As you can see from the tables, the supported executor memory configs change depending on using regular (Scala) Spark or PySpark.
The explanation for this can be found in the spark.kubernetes.memoryOverheadFactor
which can be found in the
Spark settings.
This setting is configured to 0.1 for JVM jobs (Scala and Java Spark), and to 0.4 for non-JVM jobs (PySpark, SparkR).
A portion of the memory is set aside for non-JVM things like: off-heap memory allocations, system-processes, Python, R...
Otherwise, your job would commonly fail with the error "Memory Overhead Exceeded".
GPU instances
When installed on AWS, Conveyor supports using instances that come with a GPU. Currently, you can make use of the following instance types:
Instance type | CPU | Total Memory (AWS) | GPU |
---|---|---|---|
g4dn.xlarge | 4 | 16 GB | NVIDIA T4 |
GPU instances are not currently supported on Azure. If you would like to see this happen, please get in touch!
Disk space allocation
When an application saves data to disk, it will by default consume disk space from the host that it is running on. It's important to note that this disk space will be shared across all the jobs that are running on the same physical machine. Applications are unable to read each-others files, but a particularly storage-hungry application might consume all available disk-space, potentially causing issues for other jobs running on the same host machine.
Applications requesting a T-shirt size of mx.xlarge
or greater will get the "full" instance assigned.
This means that no other applications will be deployed on that instance and will thus not suffer from a "noisy neighbor" problem.

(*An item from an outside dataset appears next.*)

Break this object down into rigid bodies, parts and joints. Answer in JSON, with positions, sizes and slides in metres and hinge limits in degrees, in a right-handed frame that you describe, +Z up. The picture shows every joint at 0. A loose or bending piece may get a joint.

Applications running on smaller instance sizes will receive a slice of a physical machine,
and share the amount of available disk space (about 50GB of allocatable space).

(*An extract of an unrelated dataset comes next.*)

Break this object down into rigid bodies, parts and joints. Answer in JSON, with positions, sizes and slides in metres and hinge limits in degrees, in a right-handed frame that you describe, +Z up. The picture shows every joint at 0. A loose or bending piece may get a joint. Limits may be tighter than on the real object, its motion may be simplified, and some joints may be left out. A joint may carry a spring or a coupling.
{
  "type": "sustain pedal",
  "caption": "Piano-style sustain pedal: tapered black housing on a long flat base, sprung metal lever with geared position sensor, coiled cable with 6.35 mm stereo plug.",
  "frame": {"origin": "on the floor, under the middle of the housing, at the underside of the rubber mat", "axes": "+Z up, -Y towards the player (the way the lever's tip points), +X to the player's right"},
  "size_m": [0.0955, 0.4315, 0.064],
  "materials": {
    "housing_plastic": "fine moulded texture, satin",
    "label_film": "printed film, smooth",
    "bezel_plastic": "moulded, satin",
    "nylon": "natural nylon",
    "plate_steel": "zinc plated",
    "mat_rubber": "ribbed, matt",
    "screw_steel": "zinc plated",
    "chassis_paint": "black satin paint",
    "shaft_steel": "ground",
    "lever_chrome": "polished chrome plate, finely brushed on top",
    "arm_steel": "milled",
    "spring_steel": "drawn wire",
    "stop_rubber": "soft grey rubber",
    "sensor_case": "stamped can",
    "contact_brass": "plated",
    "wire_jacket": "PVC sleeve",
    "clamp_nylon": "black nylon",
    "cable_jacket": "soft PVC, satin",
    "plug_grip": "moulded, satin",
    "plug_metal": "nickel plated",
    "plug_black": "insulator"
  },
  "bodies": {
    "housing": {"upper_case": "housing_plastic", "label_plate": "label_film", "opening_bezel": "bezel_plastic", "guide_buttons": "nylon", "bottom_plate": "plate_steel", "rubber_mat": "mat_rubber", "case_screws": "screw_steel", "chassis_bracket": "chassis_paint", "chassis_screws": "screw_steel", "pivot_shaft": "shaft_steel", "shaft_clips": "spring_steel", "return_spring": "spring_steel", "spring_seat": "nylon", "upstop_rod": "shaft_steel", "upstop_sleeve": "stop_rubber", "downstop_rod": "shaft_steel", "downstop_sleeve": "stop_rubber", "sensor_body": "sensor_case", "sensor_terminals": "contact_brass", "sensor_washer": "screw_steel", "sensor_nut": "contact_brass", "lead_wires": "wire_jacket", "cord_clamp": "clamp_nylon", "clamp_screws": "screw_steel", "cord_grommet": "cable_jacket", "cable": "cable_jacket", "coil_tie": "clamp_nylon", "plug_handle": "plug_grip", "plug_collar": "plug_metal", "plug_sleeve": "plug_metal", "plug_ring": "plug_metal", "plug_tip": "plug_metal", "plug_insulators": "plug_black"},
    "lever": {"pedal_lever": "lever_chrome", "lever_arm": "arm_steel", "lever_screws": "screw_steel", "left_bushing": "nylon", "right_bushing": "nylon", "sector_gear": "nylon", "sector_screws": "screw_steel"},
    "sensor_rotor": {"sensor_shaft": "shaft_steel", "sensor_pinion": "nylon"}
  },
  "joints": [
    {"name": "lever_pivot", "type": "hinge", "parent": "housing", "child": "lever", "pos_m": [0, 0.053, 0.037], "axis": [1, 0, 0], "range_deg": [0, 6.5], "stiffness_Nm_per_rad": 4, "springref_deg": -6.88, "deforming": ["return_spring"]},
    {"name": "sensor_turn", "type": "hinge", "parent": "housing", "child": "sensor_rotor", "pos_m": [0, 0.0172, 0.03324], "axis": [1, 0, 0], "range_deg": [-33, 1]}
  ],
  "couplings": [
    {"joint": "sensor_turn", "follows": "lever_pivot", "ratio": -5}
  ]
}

To avoid this issue, you can provision application-specific storage
by specifying the disk_size
(and optionally disk_mount_path
) when using the ContainerOperator.
Spark applications can make use of the equivalent executor_disk_size
when using the SparkSubmitOperator.
This setting will provision additional storage for each executor, which will then be automatically used by Spark.